Let's return to the database example: say you decide to open-source your core SQL server (or your advanced code on top of MySQL), but decide to make money by building a commercial, non-source-available driver for plugging that database into a web server to create dynamic content. You decide the database will be a loss leader for this product, and therefore you'll charge far higher than normal margins on this component.
Since hooking up databases to web servers is a very common and desirable thing, developers will either have to go through you, or find another way to access the database from the web site. Each developer will be motivated by the idea of saving the money they'd otherwise have to pay you. If enough developers pool their resources to make it worth their while, or a single talented individual simply can't pay for the plug-in but still wants to use that database, it's possible you could wake up one morning to find an open-source competitor to your commercial offering, completely eliminating the advantage of having the only solution for that task.

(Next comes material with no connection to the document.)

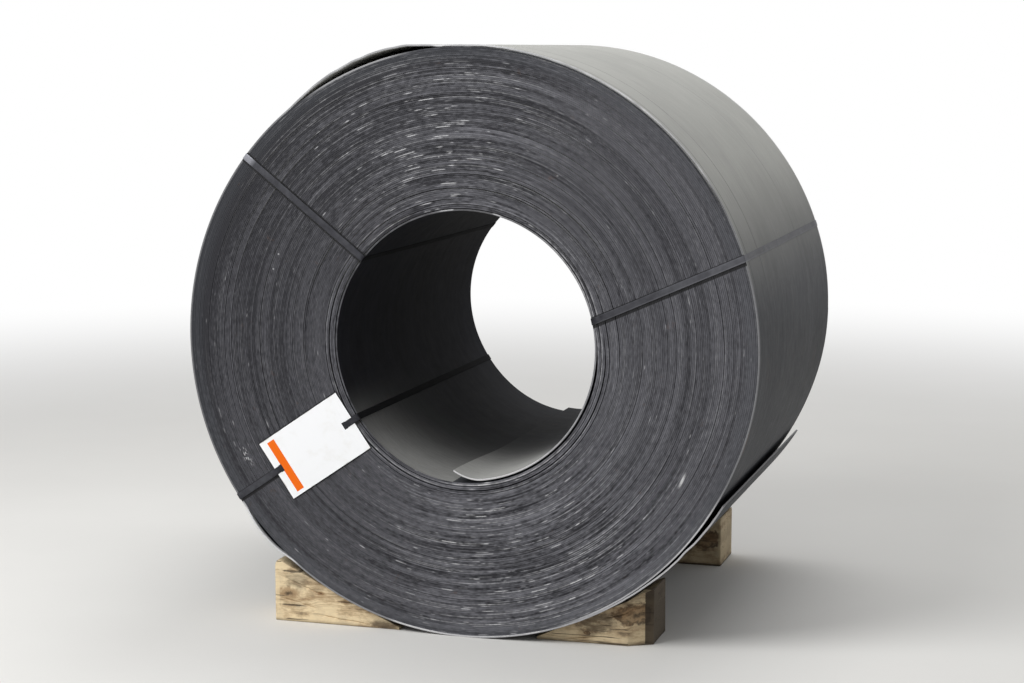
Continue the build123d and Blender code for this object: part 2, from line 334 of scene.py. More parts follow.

This is a piece of a larger picture: relying upon proprietary source code in strategic places as your way of making money has become a risky business venture. If you can make money by supporting the web server + plug-in + database combination, or by providing an interface to managing that system as a whole, you can protect yourself against these types of surprises.
Not all commercial software has this vulnerability -- it is specifically a characteristic of commercial software that tries to slot itself into a niche directly between two well-established open-source offerings. Putting your commercial offering as an addition to the current set of open-source offerings is a more solid strategy.